After threatening to my Psychiatrist to go AWOL if the issue of harassment and poor living conditions wasn’t fixed, I finally left Ft. Gordon. I was gone for just over 30 days and reported back to Ft. Knox to be discharged. I was given an “Other than Honorable” discharge. Little did I know at the time how that would impact the rest of my life.

I tried working during the first 2 years of civilian life. It was suggested from family friends that I apply for social security benefits. My wife and I had 2 small kids and we were barely making ends meet. I knew I wasn’t going to be able to work for much longer due to my disabilities and was approved for Social Security benefits within 2 months of applying.

I first applied for VA benefits in 2010 through my Florida Congressman’s office and was immediately denied due to my discharge status. I appealed and attached all of my medical documents, including the notes from my Psychiatrist where I threatened to go AWOL. After conducting a C&P to see if there was a connection between my having PTSD and going AWOL, it was finally determined after 3 years by the VA that my  Other than Honorable discharge was not a bar to benefits. I received a letter from the VA stating that they were overturning their decision and "The evidence shows that the Veteran served honorably in a combat MOS, with two Iraq deployments. Post-deployments, the service treatment records clearly show ongoing PTSD/depression problems. The VA examiner's opinion confirmed the PTSD symptom role in the AWOL time."

I re-filed for VA benefits and got my Senator’s office involved to expedite the process since it had already been 3 years since the initial filing. I had heard that if you appeal within a year of the denial (and it is overturned) that your benefits will be backdated to the date of the original application. After over a year of working with the Senator’s office, my claim was partially approved. After 4 years, I received 70% partial disability for PTSD alone. I am still waiting on the VA to complete my claim for Tinnitus, Hearing Loss, Sleep Apnea, and TBI & Hip Issues.
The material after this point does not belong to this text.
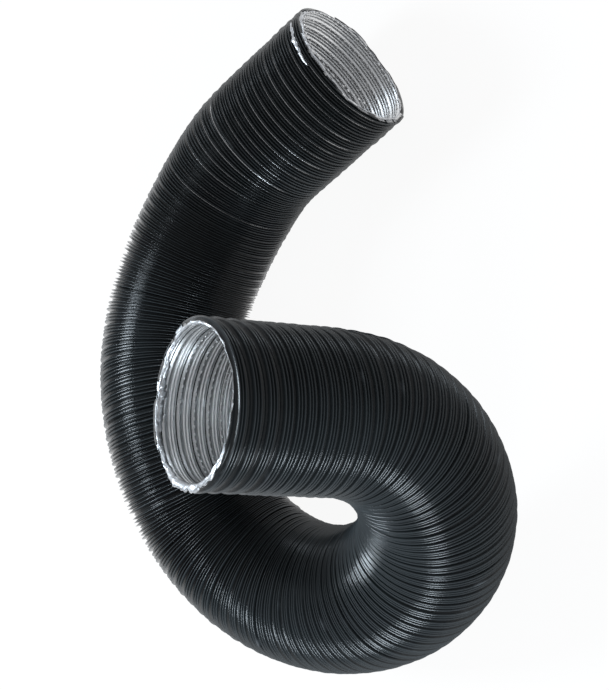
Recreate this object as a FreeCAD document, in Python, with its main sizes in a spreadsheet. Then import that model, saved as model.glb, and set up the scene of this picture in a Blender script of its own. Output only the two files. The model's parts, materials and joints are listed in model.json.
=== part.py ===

The fight is far from over. I am still trying to get my discharge upgraded. Given the letter that I received from the VA, I hope it won’t be too hard of a task. But you never know what will happen when dealing with the Government.

I want to get my story out there to raise awareness for PTSD, TBI and Other than Honorable discharges. Not everyone who has a less than Honorable discharge is a scumbag. Some of us were simply reacting to situations that were out of our control. I did what I did because I feared for my safety and the safety of those around me. There is hope for us. The military and the VA may want you to think that there’s nothing you can do to change it and that our situations are hopeless but they aren’t! You can get the benefits that you deserve. It’s a long fight, but it’s worth it.

And on today of all days, I want to wish you a Happy Veteran’s Day. I know that you might feel less deserving than others. But remember this: You served. You deserve the all of the praise and thanks that you may get.